Eustachy is completely different. He's more reserved when it comes to talking to the media, calculated in his answers. During his introductory presser, Eustachy admitted he's learned over the years that if he rambles on for a while while answering a question, he faces less questions. His team hasn't lost a game at home all season, yet after every win, he looks more like his team struggled through a loss. He's never satisfied, and it shows in his demeanor and through the words he speaks.
Miles got on his players, but compared to Eustachy, he was a big ol' softie. Coach E calls quick timeouts in front of a home arena; enough to embarrass his players with a verbal thrashing that's so loud it's audible in the crowd. He's also quick to pull his starters if need be, getting in their ear on the sideline. His halftime speeches must be epic; he's a truly emotional coach that knows just how to push the young men he leads.

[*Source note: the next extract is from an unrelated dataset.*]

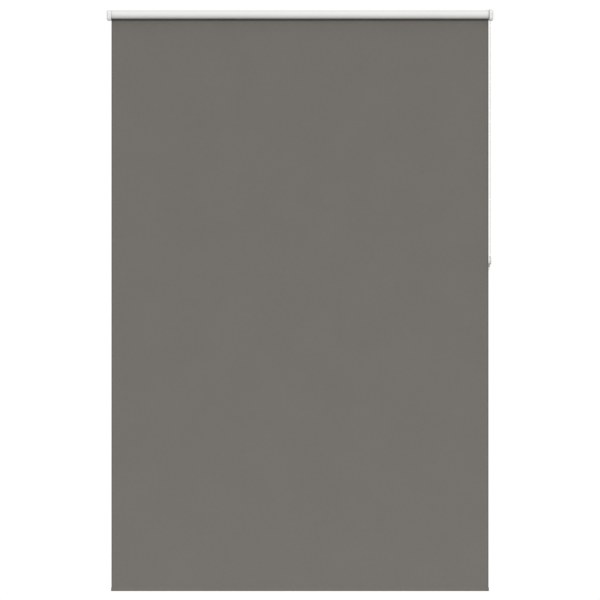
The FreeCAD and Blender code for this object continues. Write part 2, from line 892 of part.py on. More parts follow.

While they faded in the end of games last year, the Rams are notably a second half team this season, wearing down opponents with their extra effort and physical play – their experience cannot be overrated. Neither can Eustachy's 30-plus years as a head coach.
This has become arguably the greatest Colorado State basketball team in the history of the school – their last seven games will be tremendously tough – and both coaches are legendary in their own right.
Without Miles, none of this year's success could have been realized; he built the foundation, recruited the players and help bring them to the DI level. Eustachy's taken them to new heights, and even though the old ball coach says they'll run out of time before realizing their full potential, the sky's the limit for his Rams.
CSU takes on Air Force in Colorado Springs Saturday afternoon at 2 p.m. MT.